Now that the Web and print staffs have combined, things are a lot easier; Argetsinger says she’s much more worried about duplicating efforts in print than online. “A big part of our day is touching base with Al Kamen or Dan Steinberg,” she says. “Jen and I probably have to do less of that.”

“They’re sort of an all-service pop culture aggregator,” she says of Chaney’s blog. “We don’t have that much overlap.”

One area in which Reliable Source and Celebritology don’t overlap: the org chart. Argetsinger and Roxanne Roberts work for the Style section; Chaney works under Katharine Zaleski, the Post’s executive director of digital news, who's in charge of all Web editing for entertainment and lifestyle. “It ended up with me because I’m overseeing audience development at the Post,” Zaleski says. “It had an incredible opportunity, I started looking at it more closely when I got here, to engage readers more heavily and bring in an audience that we weren’t talking to in the past.”

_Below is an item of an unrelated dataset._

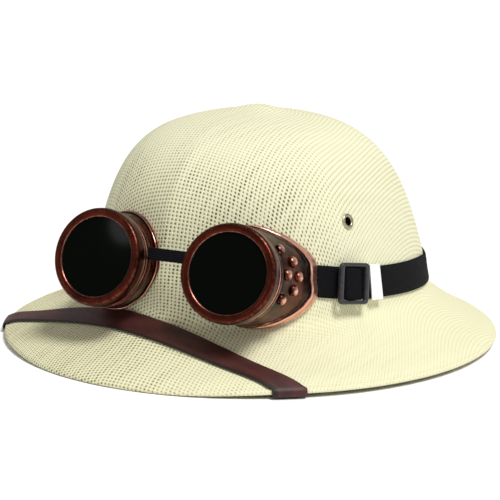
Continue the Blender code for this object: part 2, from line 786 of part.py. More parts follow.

When I stumble over a question of whether the blog steps on Style’s toes, Zaleski makes quick work of me: “There’s none of this print-Web divide crap that you hear from people outside the company,” she says. “It’s a false theory of antagonism that media critics like to talk about.”

“We just don’t have enough resources to be fighting with each other,” she says.

Zaleski also oversees the Post’s SEO efforts, which means she’s in charge of making content more clickable (the acronym stands for search engine optimization, but it's basically a standalone word at this point). At its best, SEO means headlines with proper nouns up front to make their articles pop up higher in Internet searches. At its worst, it means cultivating a content farm, or writing articles about cats wrapped in bacon.

Chaney says she has to stay aware on what’s popping online. “For everybody, there is pressure to keep eyeballs on the site,” she says. “But a lot of the things that are trending are things that we’d write about anyway.”